I had no hint of an answer for him, and I shuffled my feet. He then looked somewhat pleased, while regarding me.
“Well, it should be that then.”
“Captain?”
“Since this will now be a critical responsibility for you, Lieutenant, perhaps it ought to be fairly obvious, so that you won’t have any confusion and waste my time.”
“Yes, sir.”
“In this spirit, then, you will look out each morning for a black flag.”
“Pardon me, sir?”
“A black flag. What do you think, Lieutenant? I will affix it on the front of the infirmary. I suspect even you will be able to notice this.”
“I believe I will see it clearly, sir, yes.”

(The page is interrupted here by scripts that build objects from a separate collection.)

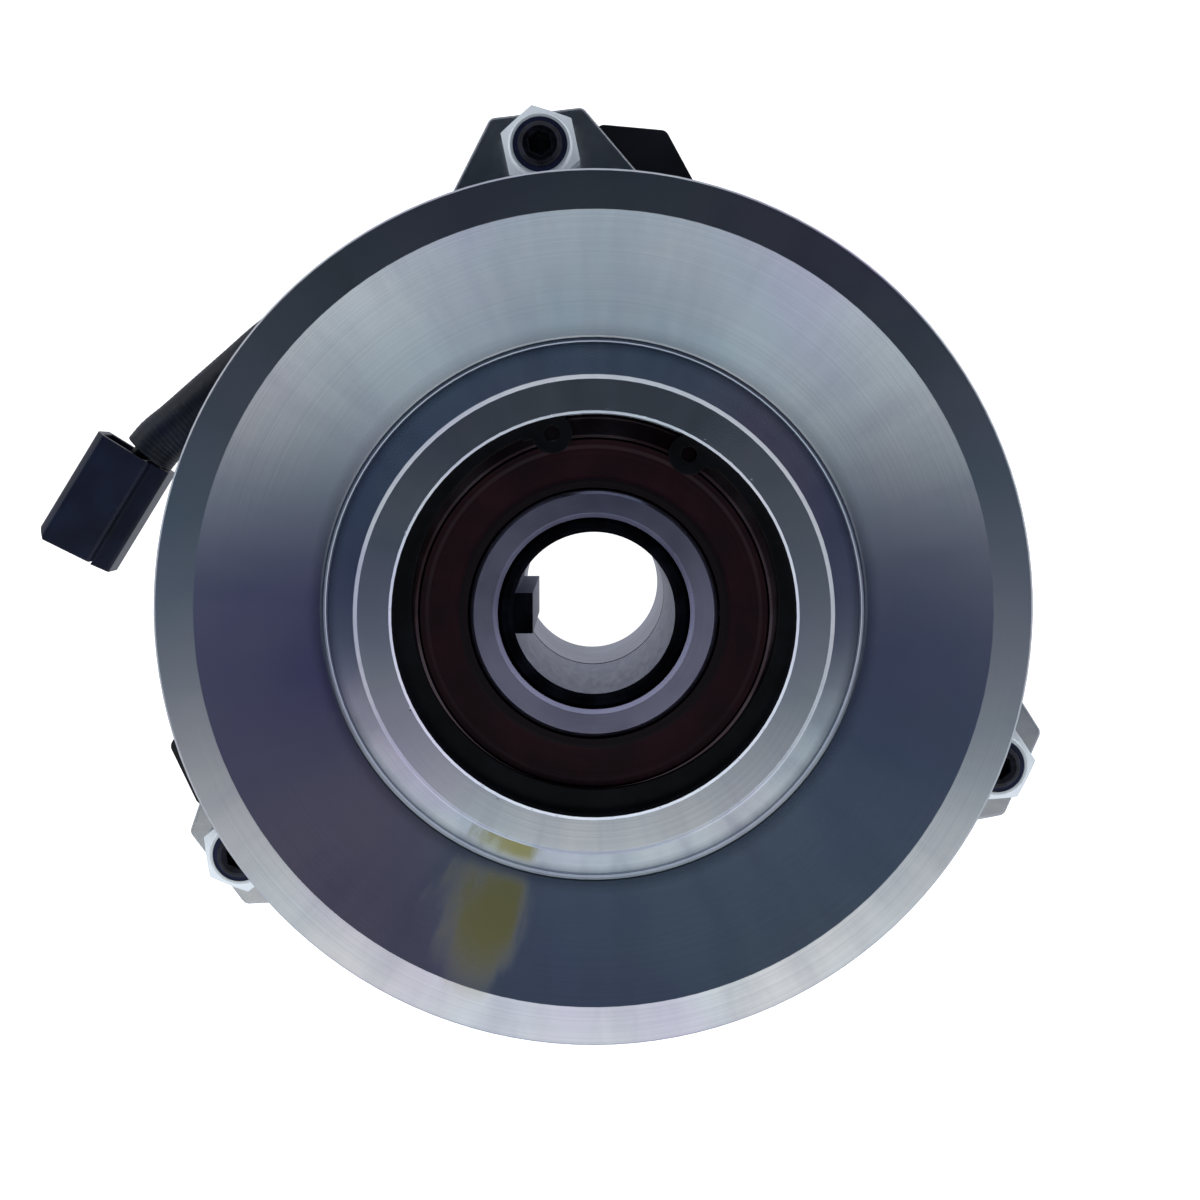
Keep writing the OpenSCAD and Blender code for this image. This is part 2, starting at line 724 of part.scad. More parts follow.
module pulley_bearing_inner_ring() {
    color([0.72, 0.73, 0.76])
        translate([0, 0, pb_z])
            bearing_ring(seat_r, pb_in_r, pb_w, pb_pitch, pb_ball_d);
}

module pulley_bearing_balls() {
    color([0.8, 0.8, 0.82])
        translate([0, 0, pb_z])
            balls(pb_balls, pb_pitch, pb_ball_d, pb_w);
}

module pulley_bearing_cage() {
    color([0.55, 0.5, 0.4])
        translate([0, 0, pb_z])
            cage(pb_balls, pb_pitch, pb_ball_d, pb_w);
}

module pulley_bearing_outer_ring() {
    color([0.72, 0.73, 0.76])
        translate([0, 0, pb_z])
            bearing_ring(pb_out_r, pb_od / 2, pb_w, pb_pitch, pb_ball_d);
}

module pulley_bearing_front_seal() {
    color([0.16, 0.1, 0.11])
        translate([0, 0, pb_top_z - seal_drop - seal_t])
            seal(pb_in_r, pb_out_r);
}

module pulley_bearing_rear_seal() {
    color([0.16, 0.1, 0.11])
        translate([0, 0, pb_z + seal_drop + seal_t])
            mirror([0, 0, 1])
                seal(pb_in_r, pb_out_r);
}

module pulley() {
    r = pulley_d / 2;
    seat = pb_od / 2;
    flat_r = r - rim_w;
    b = rim_bevel;
    slope = tan(groove_angle / 2);
    root_r = r - groove_depth;
    root_half = groove_w / 2 - groove_depth * slope;
    dish_r = boss_root_d / 2;
    color([0.74, 0.76, 0.8])
        difference() {
            rotate_extrude()
                polygon(rounded([
                    [seat, pb_z, 0], [seat, pb_top_z, 0], [seat + snap_groove, pb_top_z, 0],
                    [seat + snap_groove, snap_top_z, 0], [seat, snap_top_z, 0], [seat, boss_z - 0.4, 0],
                    [seat + 0.4, boss_z, 0], [boss_d / 2 - boss_bevel, boss_z, 0],
                    [boss_d / 2, boss_z - boss_bevel, 0], [dish_r, rim_face_z - dish_depth, dish_round],
                    [flat_r, rim_face_z, 0], [r - b, rim_face_z, 0], [r, rim_face_z - b, 0],
                    [r, rim_face_z - cheek_t, 0.4], [root_r, groove_mid_z + root_half, 1],
                    [root_r, groove_mid_z - root_half, 1], [r, rim_back_z + cheek_t, 0.4],
                    [r, rim_back_z + b, 0], [r - b, rim_back_z, 0], [flat_r, rim_back_z, 0],
                    [flange_d / 2, rim_back_z + dish_depth, 1.5], [flange_d / 2, leaf_top_z + 1, 0],
                    [flange_d / 2 - 1, leaf_top_z, 0], [pulley_eye_d / 2, leaf_top_z, 0],
                    [pulley_eye_d / 2, pb_z - shoulder_t, 0], [seat - shoulder_w, pb_z - shoulder_t, 0],
                    [seat - shoulder_w, pb_z, 0]]));
            on_ring(stud_n, rivet_r, 180 / stud_n)
                translate([0, 0, leaf_top_z - cut])
                    cylinder(r = rivet_head_d / 2 + rivet_room, h = rivet_head_t + rivet_room + cut);
            on_ring(stud_n, rivet_r)
                translate([0, 0, leaf_top_z - cut])
                    cylinder(d = rivet_d, h = rivet_depth + cut);
        }
}

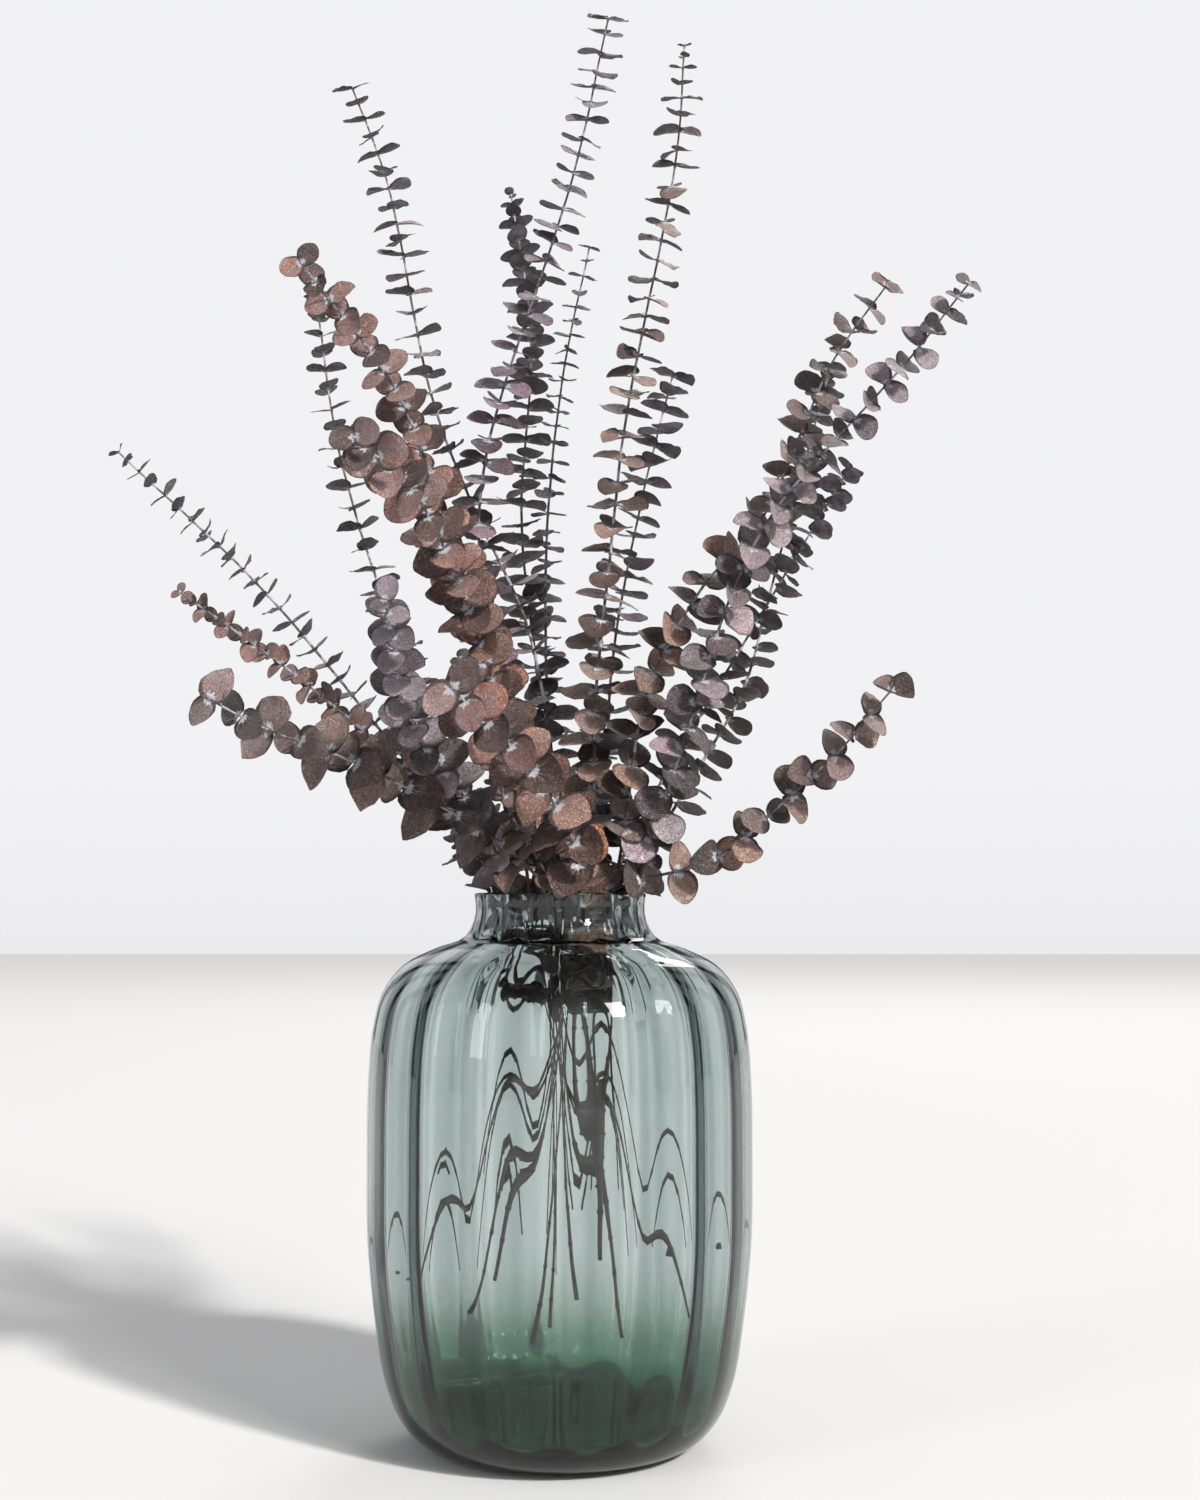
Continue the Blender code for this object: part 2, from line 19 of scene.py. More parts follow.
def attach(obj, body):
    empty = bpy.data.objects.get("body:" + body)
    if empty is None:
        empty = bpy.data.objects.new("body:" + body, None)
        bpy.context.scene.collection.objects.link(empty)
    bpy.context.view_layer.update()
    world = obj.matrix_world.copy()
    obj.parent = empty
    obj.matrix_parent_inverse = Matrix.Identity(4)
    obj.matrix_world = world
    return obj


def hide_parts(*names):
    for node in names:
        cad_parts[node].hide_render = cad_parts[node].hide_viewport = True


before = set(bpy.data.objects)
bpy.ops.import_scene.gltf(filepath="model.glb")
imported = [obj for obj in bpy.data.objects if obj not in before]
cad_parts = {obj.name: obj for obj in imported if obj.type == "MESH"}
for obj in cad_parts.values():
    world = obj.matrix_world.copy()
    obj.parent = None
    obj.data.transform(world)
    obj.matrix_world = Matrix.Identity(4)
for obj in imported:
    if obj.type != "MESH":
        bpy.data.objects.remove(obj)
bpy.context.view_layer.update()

MM = 0.001

# The vase: outer (radius, height) points in millimetres, from the foot to the rim.
VASE_HEIGHT = 380 * MM
OUTER_POINTS = [
    (76, 0), (97, 7), (111, 22), (121, 47), (127.5, 84), (133.5, 140), (134.5, 200), (134, 250),
    (131, 287), (124.5, 312), (110, 331), (86, 343.5), (68, 350), (61.5, 360), (59.5, 370), (60.5, 380),
]
WALL_THICK = 5.0 * MM
FLOOR_THICK = 17 * MM
RIB_COUNT = 18
RIB_DEPTH = 4.0 * MM
HEEL_THICK = 12 * MM
HEEL_HEIGHT = 120 * MM
SLANT_LIMIT = 1.9

# The stems and leaves, as in the frame.
STEM_STEP = 4 * MM
STEM_FOOT_RADIUS = 2.3 * MM
STEM_TIP_RADIUS = 0.9 * MM
STEM_TAPER = 1.2
STEM_CLEARANCE = 6.6 * MM
PUSH_LENGTH = 55 * MM
PUSH_SWEEPS = 60
PUSH_SHARE = 0.55
NECK_REACH = 51 * MM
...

He waited for me to respond further, as if he hoped to provoke me with his choice of sign. But I remained at attention, not meeting his piercing eyes, trying as hard as I could to imagine myself far away from him and this place, perhaps swimming in the quiet sea that lapped the shore of Rangoon. I had been thinking lately of that posting, which was mostly a last, brief R&R for us as we awaited transport to a more forward base. I remembered having the thought then in the glowing dusk on the beach that the war, oddly enough, was not so awful; that a young man uncertain of himself could find meaning amidst the camaraderie of his fellows working in such shared purpose, and that in fact there was no truer proving time for which he could hope. And yet it seemed everything fell away whenever Captain Ono addressed me, all my carefully built-up perception of things, and in the sorry depletion I could feel the searing, rising surges of what must be pure enmity. I have never quite shown this expression, and I did not then with Captain Ono.
“Look for it, Lieutenant Kurohata,” he finally said, and with a flit of his surgeon’s hand he turned and left me.